In other words, the question isn’t whether or not the company is sailing full speed ahead, but how adeptly the captain is maneuvering the ship through rough waters. Sometimes it’s best to support the captain of the ship who’s just been thrown a few hurricane-force winds and is learning how to make corrections.

Boards also should realize that it’s difficult to find a replacement on a moment’s notice. In fact, it has been my experience that many times when inept CEOs aren’t fired, it’s simply because there’s no succession plan or leadership development program in place to groom a replacement. Let’s face it: replacing a CEO is very disruptive, expensive, and time consuming.
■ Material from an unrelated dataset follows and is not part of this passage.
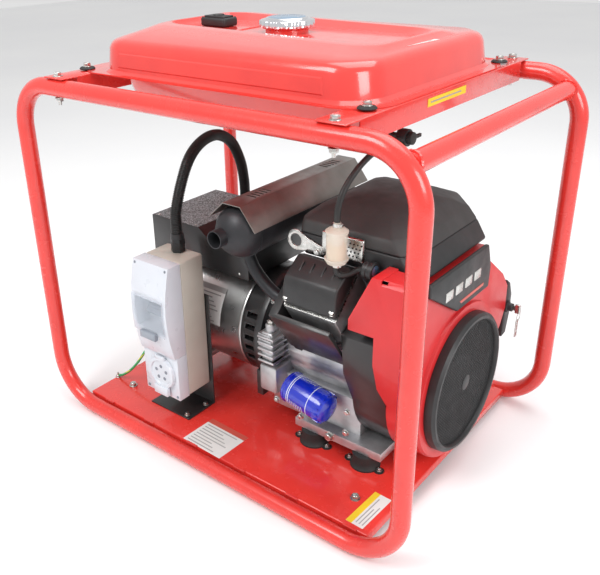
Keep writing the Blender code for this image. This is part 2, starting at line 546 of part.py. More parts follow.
def build_engine_fittings():
    """Oil filter, starter, lifting eye and key switch."""
    add_part("oil_filter", turned_mesh(
        [(0.0, 0.0), (0.030, 0.0), (0.0325, 0.004), (0.0325, 0.082), (0.030, 0.096), (0.022, 0.102), (0.0, 0.102)],
        (0.1010, -0.1480, 0.162), (0.98, -0.10, -0.12), sides=32), BLUE)
    starter = add_part("starter_motor", cone_mesh((0.045, 0.150, 0.160), (1, 0, 0), 0.150, 0.030, sides=28), BLACK)
    join(starter, cone_mesh((0.060, 0.150, 0.198), (1, 0, 0), 0.070, 0.016, sides=20))
    join(starter, box_mesh((0.100, 0.1124, 0.140), (0.120, 0.152, 0.175)))

    eye_y = -0.1520
    eye = add_part("lifting_eye", plate_mesh(
        arc((0.1195, 0.4805), 0.0195, 50, 290, 14) + [(0.140, 0.4640), (0.172, 0.4625), (0.183, 0.4680), (0.182, 0.4780),
                                                    (0.148, 0.4880)],
        "Y", eye_y, eye_y + 0.0032), CHROME)
    cut(eye, cone_mesh((0.1195, eye_y - 0.010, 0.4805), (0, 1, 0), 0.030, 0.0120, sides=20))

    panel = [(0.2085, 0.205), (0.2280, 0.208), (0.2380, 0.250), (0.2380, 0.293), (0.2240, 0.323), (0.2085, 0.335)]
    switch = add_part("key_switch", plate_mesh(panel, "X", 0.3480, 0.3780), BLACK)
    join(switch, cone_mesh((0.3770, *KEY), (1, 0, 0), 0.014, 0.0085, sides=20))
    key = add_part("ignition_key", box_mesh((0.3913, KEY[0] - 0.0012, KEY[1] - 0.005), (0.3960, KEY[0] + 0.0012,
                                                                                        KEY[1] + 0.005)), STEEL)
    join(key, box_mesh((0.3955, KEY[0] - 0.0030, KEY[1] - 0.010), (0.4070, KEY[0] + 0.0030, KEY[1] + 0.010),
                       bevel=0.002))
    set_origin(key, (0.3913, *KEY))


def build_exhaust():
    """A lying muffler with its tail pipe, the folded heat shield and the near exhaust pipe."""
    x, z = MUFFLER
    muffler = add_part("muffler", turned_mesh(
        [(0.0, 0.0), (0.020, 0.003), (0.037, 0.012), (0.046, 0.024), (0.050, 0.040), (0.050, 0.350), (0.043, 0.361),
         (0.026, 0.368), (0.0, 0.370), (0.0, 0.3682), (0.025, 0.3662), (0.0415, 0.3595), (0.0482, 0.349),
         (0.0482, 0.041), (0.0445, 0.026), (0.036, 0.0142), (0.0195, 0.005), (0.0, 0.0018)],
        (x, -0.222, z), (0, 1, 0)), SOOT)
    tail_x, tail_z = x - 0.012, z - 0.002
    join(muffler, cone_mesh((tail_x, -0.240, tail_z), (0, 1, 0), 0.060, 0.0170, sides=24))
    cut(muffler, cone_mesh((tail_x, -0.250, tail_z), (0, 1, 0), 0.080, 0.0152, sides=24))
    outer = [(x - 0.054, z + 0.026), (x - 0.020, z + 0.0580), (x + 0.022, z + 0.0580), (x + 0.056, z + 0.015)]
    inner = [(x + 0.0548, z + 0.0140), (x + 0.0213, z + 0.0563), (x - 0.0193, z + 0.0563), (x - 0.0530, z + 0.0247)]
    shield = add_part("heat_shield", plate_mesh(outer + inner, "Y", -0.205, 0.168), STEEL)
    for k in range(5):
        for slot_y in (-0.150 + 0.011 * k, 0.080 + 0.011 * k):
            cut(shield, box_mesh((x - 0.010, slot_y, z + 0.050), (x + 0.012, slot_y + 0.0045, z + 0.065)))
    port_y, port_z = EXHAUST_PORT
    pipe = [(x - 0.006, port_y, z - MUFFLER_R - 0.0006), (x - 0.006, port_y, z - 0.060), (x + 0.003, port_y, z - 0.080),
            (x + 0.024, port_y, z - 0.103), (x + 0.055, port_y, z - 0.124), (x + 0.090, port_y, port_z),
            (x + 0.1060, port_y, port_z), (HEAD_X - 0.0555, port_y, port_z)]
    add_tube("exhaust_pipe", smooth_route(pipe, 0.010), 0.0125, SOOT, resolution=3)


# ---------------------------------------------------------------- alternator
def build_alternator():
    """The wrapped stator barrel, its two end brackets and the control box on top."""
    barrel = add_part("alternator_barrel", turned_mesh(
        [(0.1200, 0.0), (BARREL_R, 0.0), (BARREL_R, 0.1950), (0.1200, 0.1950), (0.1200, 0.1650), (0.0780, 0.1650),
         (0.0780, 0.0300), (0.1200, 0.0300)], (-0.2450, 0, CRANK_Z), (1, 0, 0), sides=48), STEEL)
    rear = add_part("rear_bracket", turned_mesh(
        [(0.0184, 0.0), (0.060, 0.0), (0.112, 0.010), (0.1180, 0.022), (0.1180, 0.0547), (0.1120, 0.0547),
         (0.1120, 0.024), (0.104, 0.016), (0.058, 0.006), (0.030, 0.006), (0.030, 0.020), (0.0184, 0.020)],
        (-0.3000, 0, CRANK_Z), (1, 0, 0), sides=32), ALUMINIUM)
    foot_low = TRAY_TOP + GAP + 0.0320 + GAP
    join(rear, box_mesh((-0.262, -0.095, foot_low), (-0.214, 0.095, foot_low + 0.012)))
    join(rear, box_mesh((-0.258, -0.070, foot_low + 0.006), (-0.2456, 0.070, 0.118)))
    for k in range(8):
        slot = box_mesh((-0.330, -0.010, 0.066), (-0.280, 0.010, 0.096))
        turn = Matrix.Translation((0, 0, CRANK_Z)) @ Matrix.Rotation(math.tau * k / 8, 4, "X")
        bmesh.ops.transform(slot, matrix=turn, verts=slot.verts)
        cut(rear, slot)

    drive = add_part("drive_end_bracket", turned_mesh(
        [(0.108, 0.0), (0.1215, 0.0), (0.1215, 0.044), (0.1360, 0.046), (0.1360, 0.0620), (0.108, 0.0620)],
        (-0.0497, 0, CRANK_Z), (1, 0, 0), sides=40), BLACK)
    join(drive, box_mesh((-0.003, -0.128, 0.092), (0.0123, 0.128, 0.150)))
    cut(drive, cone_mesh((-0.060, 0, CRANK_Z), (1, 0, 0), 0.100, 0.1080, sides=40))
    for k in range(5):
        z = CRANK_Z - 0.050 + 0.024 * k
        cut(drive, box_mesh((-0.040, -0.200, z), (-0.012, 0.200, z + 0.011)))

    low = CRANK_Z + BARREL_R + 0.0010
    profile = [(-0.315, low), (-0.040, low), (-0.040, 0.392), (-0.150, 0.402), (-0.176, 0.4200), (-0.315, 0.4200)]
    box = add_part("control_box", plate_mesh(profile, "Y", -0.102, 0.106), BLACK)
    inside = [(-0.313, low + 0.002), (-0.042, low + 0.002), (-0.042, 0.3902), (-0.150, 0.4002), (-0.1765, 0.4180),
              (-0.313, 0.4180)]
    cut(box, plate_mesh(inside, "Y", -0.100, 0.104))
    cut(box, cone_mesh((-0.200, 0.080, 0.405), (0, 0, 1), 0.030, 0.0110, sides=20))


# ---------------------------------------------------------------- outlet box
def lid_outline(low, high, face, bow):
    """The side view of a lid between two heights, as (Y, Z), its front at face and bowed outwards."""
    front = [(face - bow * math.sin(math.pi * k / 8), high - (high - low) * k / 8) for k in range(9)]
    return [(BOX_SEAM - GAP, low), (BOX_SEAM - GAP, high)] + front


WINDOW = ((-0.206, -0.130), (0.250, 0.318))
SOCKET = (-0.164, 0.142)  # the socket's middle, X and Z
GLAND = (-0.166, -0.172)  # the conduit's axis where it leaves the box, X and Y


def build_outlet():
    """The outlet box on its bracket, its two lids, the breaker window and the socket."""
    x_low, x_high = BOX_X
    z_low, z_high = BOX_Z
    web = add_part("outlet_bracket", box_mesh((-0.227, -0.2315, TRAY_TOP + GAP), (-0.1106, -0.1479, TRAY_TOP + GAP + SHEET)),
                   BLACK)
    join(web, box_mesh((-0.227, -0.1509, TRAY_TOP + GAP), (-0.1106, -0.1479, 0.3000)))
    base = add_part("outlet_box_base", box_mesh((x_low, BOX_SEAM, z_low), (x_high, BOX_BACK, z_high), bevel=0.005), BEIGE)
    cut(base, box_mesh((x_low + 0.003, BOX_SEAM - 0.010, z_low + 0.003), (x_high - 0.003, BOX_BACK - 0.003,
                                                                         z_high - 0.003)))
    cut(base, cone_mesh((*GLAND, z_high - 0.010), (0, 0, 1), 0.030, 0.0110, sides=20))

    upper = add_part("outlet_lid_upper", plate_mesh(lid_outline(LID_SPLIT + GAP, z_high - 0.0005, BOX_FRONT, 0.016), "X", x_low,
                                                    x_high), CLEAR)
    cut(upper, box_mesh((x_low + 0.003, -0.2440, LID_SPLIT + 0.004), (x_high - 0.003, -0.2000, z_high - 0.004)))
    (wx0, wx1), (wz0, wz1) = WINDOW
    cut(upper, box_mesh((wx0, -0.300, wz0), (wx1, -0.2300, wz1)))
    tray = box_mesh((wx0 - 0.004, -0.2270, wz0 - 0.004), (wx1 + 0.004, -0.2230, wz1 + 0.004))
    join(upper, tray)
    for x in (wx0 - 0.004, wx1 + 0.001):
        join(upper, box_mesh((x, -0.2500, wz0 - 0.004), (x + 0.003, -0.2235, wz1 + 0.004)))
    for z in (wz0 - 0.004, wz1 + 0.001):
        join(upper, box_mesh((wx0 - 0.004, -0.2500, z), (wx1 + 0.004, -0.2235, z + 0.003)))

    toggle_z = 0.286
    toggle = add_part("breaker_toggle", cone_mesh((-0.198, -0.2340, toggle_z), (1, 0, 0), 0.060, 0.0060, sides=16), BLACK)
    blade = box_mesh((-0.196, -0.0155, -0.0025), (-0.140, 0.0, 0.0025))
    throw = Matrix.Translation((0, -0.2340, toggle_z)) @ Matrix.Rotation(math.radians(30), 4, "X")
    bmesh.ops.transform(blade, matrix=throw, verts=blade.verts)
    join(toggle, blade)
    set_origin(toggle, (-0.168, -0.2340, toggle_z))

    hinge_z = wz1 + 0.006
    flap = add_part("window_flap", plate_mesh([(-0.2664, wz0 - 0.008), (-0.2690, wz0 - 0.006), (-0.2705, wz0 + 0.030),
                                               (-0.2700, wz1 - 0.010), (-0.2690, hinge_z + 0.001), (-0.2668, hinge_z + 0.001)],
                                              "X", wx0 - 0.006, wx1 + 0.006), CLEAR)
    join(flap, box_mesh((-0.190, -0.2745, wz0 - 0.018), (-0.146, -0.2650, wz0 - 0.001), bevel=0.002))
    set_origin(flap, (-0.168, -0.2670, hinge_z))

    lower = add_part("outlet_lid_lower", plate_mesh(lid_outline(z_low + 0.0005, LID_SPLIT - GAP, LOWER_FRONT, 0.0), "X", x_low,
                                                    x_high), CLEAR)
    cut(lower, cone_mesh((SOCKET[0], -0.2600, SOCKET[1]), (0, 1, 0), 0.0260, 0.0260, sides=32))
    cut(lower, box_mesh((x_low + 0.003, -0.2280, z_low + 0.004), (x_high - 0.003, -0.2000, LID_SPLIT - 0.004)))
    for k in range(5):
        a = math.radians(90 + 72 * k)
        cut(lower, cone_mesh((SOCKET[0] + 0.014 * math.cos(a), -0.2400, SOCKET[1] + 0.014 * math.sin(a)), (0, 1, 0),
                             0.0250, 0.0034, sides=12))

    x, z = SOCKET
    face = LOWER_FRONT - GAP
    socket_flap = add_part("socket_flap", cone_mesh((x, face, z), (0, -1, 0), 0.0080, 0.0370, 0.0350, sides=32), CLEAR)
    join(socket_flap, box_mesh((x - 0.014, face - 0.0080, z + 0.0320), (x + 0.014, face - 0.0030, z + 0.0415)))
    join(socket_flap, box_mesh((x - 0.022, face - 0.0120, z - 0.0520), (x + 0.022, face - 0.0020, z - 0.0300),
                               bevel=0.002))
    set_origin(socket_flap, (x, face - 0.0055, z + 0.0390))


def build_cables():
    """The conduit from the outlet box to the control box, its lower gland, and the earth cable."""
    gland_low = BOX_Z[1] + GAP
    add_part("conduit_gland", turned_mesh(
        [(0.0, 0.0), (0.0180, 0.0), (0.0180, 0.009), (0.0145, 0.011), (0.0145, 0.018), (0.0165, 0.020), (0.0165, 0.036),
         (0.0145, 0.040), (0.0, 0.040)], (*GLAND, gland_low), (0, 0, 1), sides=24), BLACK)
    conduit = [(*GLAND, gland_low + 0.0405), (*GLAND, 0.452), (-0.1665, -0.170, 0.478), (-0.170, -0.148, 0.527),
               (-0.174, -0.115, 0.574), (-0.180, -0.070, 0.597), (-0.187, -0.017, 0.598), (-0.194, 0.033, 0.571),
               (-0.198, 0.065, 0.522), (-0.1995, 0.077, 0.478), (-0.200, 0.080, 0.445), (-0.200, 0.080, 0.4206)]
    add_tube("conduit", smooth_route(conduit, 0.018), 0.0120, RUBBER, resolution=3)
    earth = [(-0.361, -0.208, 0.0385), (-0.345, -0.207, 0.047), (-0.322, -0.204, 0.066), (-0.300, -0.196, 0.094),
             (-0.288, -0.178, 0.124), (-0.284, -0.152, 0.150), (-0.282, -0.1290, 0.165)]
    add_tube("earth_cable", smooth_route(earth, 0.008), 0.0030, EARTH)


build_cradle()
build_tank()
build_isolators()
build_crankcase()
build_crankshaft()
build_top_end()
build_shrouds()
build_air_cleaner()
build_engine_fittings()
build_exhaust()
build_alternator()
build_outlet()
build_cables()
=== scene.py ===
"""Looks of an open-frame V-twin generator set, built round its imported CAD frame."""

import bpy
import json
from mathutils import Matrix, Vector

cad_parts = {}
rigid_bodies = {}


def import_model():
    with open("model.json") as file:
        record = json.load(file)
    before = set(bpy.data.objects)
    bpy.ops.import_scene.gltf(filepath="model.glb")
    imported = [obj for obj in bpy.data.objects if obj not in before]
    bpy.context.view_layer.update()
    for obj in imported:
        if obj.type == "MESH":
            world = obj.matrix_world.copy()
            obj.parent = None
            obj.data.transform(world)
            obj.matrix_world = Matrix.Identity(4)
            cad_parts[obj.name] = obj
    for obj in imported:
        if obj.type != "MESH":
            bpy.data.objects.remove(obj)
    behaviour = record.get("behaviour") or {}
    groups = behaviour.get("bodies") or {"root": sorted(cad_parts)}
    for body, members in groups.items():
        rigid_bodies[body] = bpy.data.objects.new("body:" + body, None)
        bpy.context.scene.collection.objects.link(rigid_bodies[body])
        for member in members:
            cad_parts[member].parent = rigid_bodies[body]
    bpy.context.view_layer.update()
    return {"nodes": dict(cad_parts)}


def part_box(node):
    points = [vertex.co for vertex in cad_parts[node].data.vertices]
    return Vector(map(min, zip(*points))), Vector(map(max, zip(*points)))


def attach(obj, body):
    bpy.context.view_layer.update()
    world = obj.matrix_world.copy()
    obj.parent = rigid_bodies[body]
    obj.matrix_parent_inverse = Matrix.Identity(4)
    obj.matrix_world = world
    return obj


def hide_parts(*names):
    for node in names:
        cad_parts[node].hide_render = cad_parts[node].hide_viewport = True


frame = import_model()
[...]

These replacement costs have to be balanced against the risks of keeping a less-than-perfect chief executive at the helm.

In the most unfortunate cases of poor judgment, questionable ethics, or lack of mature leadership, the board’s decision to terminate should be swift and easy. But in most cases, according to a 2005 study conducted by Leadership IQ, the reasons CEOs get fired are more nebulous: mismanaging change (31 percent), ignoring customers (28 percent), tolerating low performers (27 percent), denying reality (23 percent), and too much talk but not enough action (22 percent).

The impetus underlying all these reasons is simply poor leadership skills. Leadership seems to be something that’s built into some people but not others. It’s up to the board to get actively engaged in the CEO’s performance to understand what’s really happening. Besides their role as shareholder advocates, directors also are a sounding board for the CEO. The best boards serve as debating partners that help their CEOs clarify and develop their thinking. If boards and CEOs are just going to sit there, smile at each other, and discuss the weather, one of the parties isn’t necessary.

As the economy recovers, decisions about CEOs staying or going will start to be on the minds of many chief executives and corporate directors. Both sides will have to exercise uncommonly good judgment in making those decisions.